*Exercise description*
Output the lines that follow exactly as they are.

────────

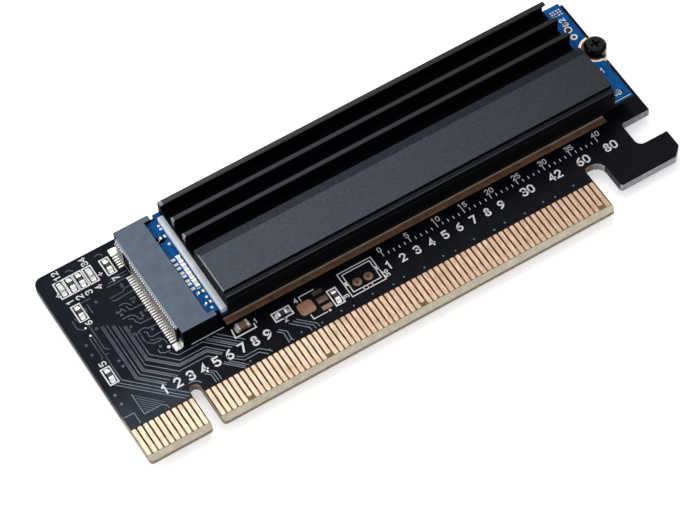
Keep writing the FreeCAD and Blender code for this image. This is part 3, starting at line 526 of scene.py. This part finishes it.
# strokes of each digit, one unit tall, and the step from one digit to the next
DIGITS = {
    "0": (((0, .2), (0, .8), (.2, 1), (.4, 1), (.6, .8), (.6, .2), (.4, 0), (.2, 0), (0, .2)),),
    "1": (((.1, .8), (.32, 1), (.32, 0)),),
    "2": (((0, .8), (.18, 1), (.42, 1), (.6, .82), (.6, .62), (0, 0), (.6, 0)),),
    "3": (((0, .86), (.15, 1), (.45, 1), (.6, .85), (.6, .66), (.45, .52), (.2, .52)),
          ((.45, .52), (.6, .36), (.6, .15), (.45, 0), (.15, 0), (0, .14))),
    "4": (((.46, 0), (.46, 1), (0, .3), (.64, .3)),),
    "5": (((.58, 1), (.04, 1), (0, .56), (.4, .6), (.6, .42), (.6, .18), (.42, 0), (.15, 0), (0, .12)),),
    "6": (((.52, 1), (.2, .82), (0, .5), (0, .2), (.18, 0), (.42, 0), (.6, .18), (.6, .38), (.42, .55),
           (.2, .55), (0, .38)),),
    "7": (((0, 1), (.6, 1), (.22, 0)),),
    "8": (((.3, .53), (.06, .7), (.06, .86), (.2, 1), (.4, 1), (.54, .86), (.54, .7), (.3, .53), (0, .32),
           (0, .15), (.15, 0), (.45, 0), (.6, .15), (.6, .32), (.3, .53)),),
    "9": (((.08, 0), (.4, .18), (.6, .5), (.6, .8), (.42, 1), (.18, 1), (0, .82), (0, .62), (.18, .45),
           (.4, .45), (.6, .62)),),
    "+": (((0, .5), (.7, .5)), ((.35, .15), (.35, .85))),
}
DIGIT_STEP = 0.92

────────

*Answer in full*
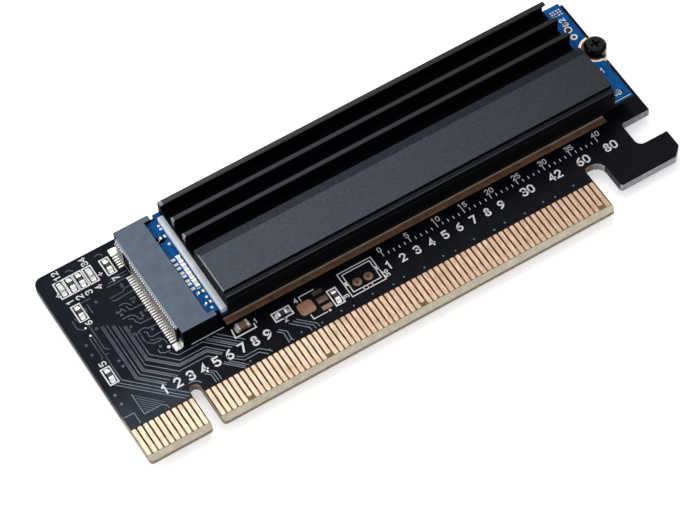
Keep writing the FreeCAD and Blender code for this image. This is part 3, starting at line 526 of scene.py. This part finishes it.
# strokes of each digit, one unit tall, and the step from one digit to the next
DIGITS = {
    "0": (((0, .2), (0, .8), (.2, 1), (.4, 1), (.6, .8), (.6, .2), (.4, 0), (.2, 0), (0, .2)),),
    "1": (((.1, .8), (.32, 1), (.32, 0)),),
    "2": (((0, .8), (.18, 1), (.42, 1), (.6, .82), (.6, .62), (0, 0), (.6, 0)),),
    "3": (((0, .86), (.15, 1), (.45, 1), (.6, .85), (.6, .66), (.45, .52), (.2, .52)),
          ((.45, .52), (.6, .36), (.6, .15), (.45, 0), (.15, 0), (0, .14))),
    "4": (((.46, 0), (.46, 1), (0, .3), (.64, .3)),),
    "5": (((.58, 1), (.04, 1), (0, .56), (.4, .6), (.6, .42), (.6, .18), (.42, 0), (.15, 0), (0, .12)),),
    "6": (((.52, 1), (.2, .82), (0, .5), (0, .2), (.18, 0), (.42, 0), (.6, .18), (.6, .38), (.42, .55),
           (.2, .55), (0, .38)),),
    "7": (((0, 1), (.6, 1), (.22, 0)),),
    "8": (((.3, .53), (.06, .7), (.06, .86), (.2, 1), (.4, 1), (.54, .86), (.54, .7), (.3, .53), (0, .32),
           (0, .15), (.15, 0), (.45, 0), (.6, .15), (.6, .32), (.3, .53)),),
    "9": (((.08, 0), (.4, .18), (.6, .5), (.6, .8), (.42, 1), (.18, 1), (0, .82), (0, .62), (.18, .45),
           (.4, .45), (.6, .62)),),
    "+": (((0, .5), (.7, .5)), ((.35, .15), (.35, .85))),
}
DIGIT_STEP = 0.92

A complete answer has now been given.